__Exercise brief__
Repeat exactly the lines of the listing below, please, starting with the first and ending with the line containing "POCKET_LIP_T = 1.1"; leave out the rest.

__Scripts that build objects__
-=-=-=-=-

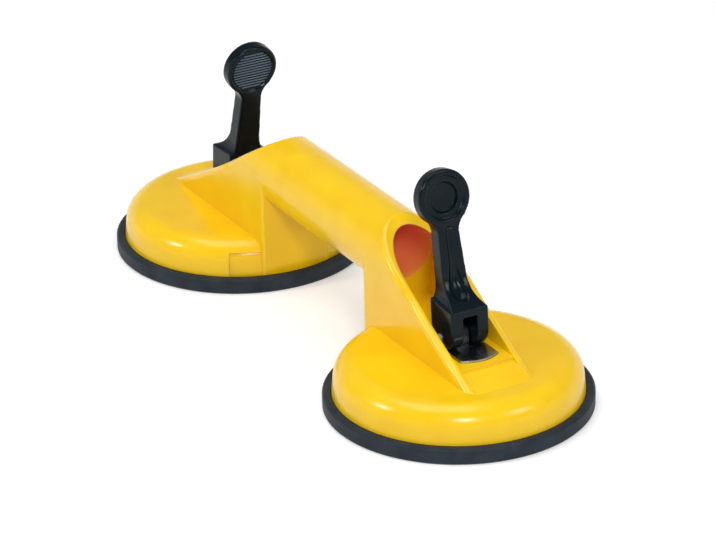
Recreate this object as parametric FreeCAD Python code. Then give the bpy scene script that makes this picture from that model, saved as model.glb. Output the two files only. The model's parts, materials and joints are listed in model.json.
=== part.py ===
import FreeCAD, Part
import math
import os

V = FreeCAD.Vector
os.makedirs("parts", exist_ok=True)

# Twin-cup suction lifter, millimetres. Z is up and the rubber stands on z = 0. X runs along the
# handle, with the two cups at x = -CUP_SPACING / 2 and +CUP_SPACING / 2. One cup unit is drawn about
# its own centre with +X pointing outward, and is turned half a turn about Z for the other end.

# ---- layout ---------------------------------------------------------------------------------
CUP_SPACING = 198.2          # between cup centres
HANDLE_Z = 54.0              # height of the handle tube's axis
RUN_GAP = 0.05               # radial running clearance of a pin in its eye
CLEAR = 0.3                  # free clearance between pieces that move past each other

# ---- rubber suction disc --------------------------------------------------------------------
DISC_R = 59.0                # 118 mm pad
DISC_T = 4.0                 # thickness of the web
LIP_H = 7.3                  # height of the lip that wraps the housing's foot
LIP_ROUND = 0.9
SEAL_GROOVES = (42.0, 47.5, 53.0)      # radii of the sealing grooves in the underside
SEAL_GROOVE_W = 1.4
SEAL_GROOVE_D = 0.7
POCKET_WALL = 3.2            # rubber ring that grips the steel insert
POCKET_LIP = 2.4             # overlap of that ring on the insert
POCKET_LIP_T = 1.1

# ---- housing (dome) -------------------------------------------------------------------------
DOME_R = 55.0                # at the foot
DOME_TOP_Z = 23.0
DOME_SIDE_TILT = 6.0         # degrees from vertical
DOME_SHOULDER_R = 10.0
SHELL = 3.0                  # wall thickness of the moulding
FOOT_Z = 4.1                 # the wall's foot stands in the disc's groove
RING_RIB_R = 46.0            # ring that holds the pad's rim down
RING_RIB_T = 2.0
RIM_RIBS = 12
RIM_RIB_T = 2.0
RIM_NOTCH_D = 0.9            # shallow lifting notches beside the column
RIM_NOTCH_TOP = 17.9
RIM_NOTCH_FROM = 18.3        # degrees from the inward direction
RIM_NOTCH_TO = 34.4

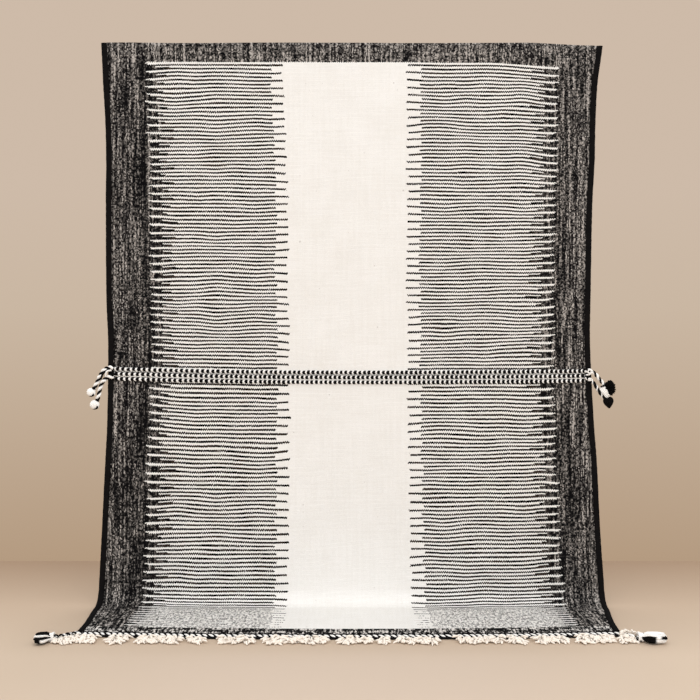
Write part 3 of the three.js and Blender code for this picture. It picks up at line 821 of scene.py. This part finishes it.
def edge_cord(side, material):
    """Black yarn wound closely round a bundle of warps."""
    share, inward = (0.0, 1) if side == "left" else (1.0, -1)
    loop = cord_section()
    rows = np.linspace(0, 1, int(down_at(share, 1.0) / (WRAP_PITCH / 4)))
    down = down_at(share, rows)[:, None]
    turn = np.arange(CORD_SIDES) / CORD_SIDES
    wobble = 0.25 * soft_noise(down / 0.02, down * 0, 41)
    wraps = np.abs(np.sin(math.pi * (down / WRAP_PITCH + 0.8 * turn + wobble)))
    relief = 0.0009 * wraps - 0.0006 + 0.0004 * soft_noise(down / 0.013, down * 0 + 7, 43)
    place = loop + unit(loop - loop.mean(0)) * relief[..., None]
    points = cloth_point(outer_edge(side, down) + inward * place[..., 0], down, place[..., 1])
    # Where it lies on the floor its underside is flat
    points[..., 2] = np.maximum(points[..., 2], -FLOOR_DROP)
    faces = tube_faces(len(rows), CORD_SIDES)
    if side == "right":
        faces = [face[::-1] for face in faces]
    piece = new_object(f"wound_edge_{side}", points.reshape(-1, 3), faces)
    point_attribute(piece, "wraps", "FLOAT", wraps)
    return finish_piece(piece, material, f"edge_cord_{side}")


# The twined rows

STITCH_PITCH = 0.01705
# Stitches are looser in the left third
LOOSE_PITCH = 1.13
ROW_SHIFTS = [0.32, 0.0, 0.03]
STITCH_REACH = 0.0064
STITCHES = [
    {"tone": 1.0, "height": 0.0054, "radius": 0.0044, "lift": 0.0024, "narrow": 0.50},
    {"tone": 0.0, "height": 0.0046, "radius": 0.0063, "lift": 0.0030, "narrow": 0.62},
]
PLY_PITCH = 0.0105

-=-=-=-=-

__Solution to this exercise__
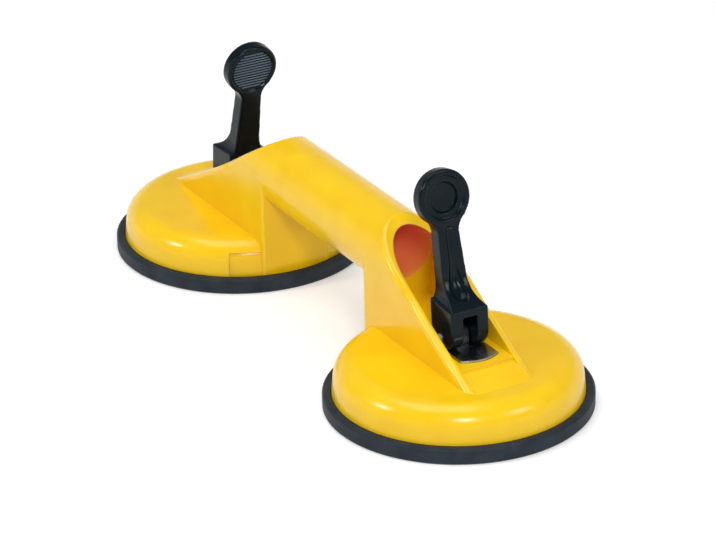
Recreate this object as parametric FreeCAD Python code. Then give the bpy scene script that makes this picture from that model, saved as model.glb. Output the two files only. The model's parts, materials and joints are listed in model.json.
=== part.py ===
import FreeCAD, Part
import math
import os

V = FreeCAD.Vector
os.makedirs("parts", exist_ok=True)

# Twin-cup suction lifter, millimetres. Z is up and the rubber stands on z = 0. X runs along the
# handle, with the two cups at x = -CUP_SPACING / 2 and +CUP_SPACING / 2. One cup unit is drawn about
# its own centre with +X pointing outward, and is turned half a turn about Z for the other end.

# ---- layout ---------------------------------------------------------------------------------
CUP_SPACING = 198.2          # between cup centres
HANDLE_Z = 54.0              # height of the handle tube's axis
RUN_GAP = 0.05               # radial running clearance of a pin in its eye
CLEAR = 0.3                  # free clearance between pieces that move past each other

# ---- rubber suction disc --------------------------------------------------------------------
DISC_R = 59.0                # 118 mm pad
DISC_T = 4.0                 # thickness of the web
LIP_H = 7.3                  # height of the lip that wraps the housing's foot
LIP_ROUND = 0.9
SEAL_GROOVES = (42.0, 47.5, 53.0)      # radii of the sealing grooves in the underside
SEAL_GROOVE_W = 1.4
SEAL_GROOVE_D = 0.7
POCKET_WALL = 3.2            # rubber ring that grips the steel insert
POCKET_LIP = 2.4             # overlap of that ring on the insert
POCKET_LIP_T = 1.1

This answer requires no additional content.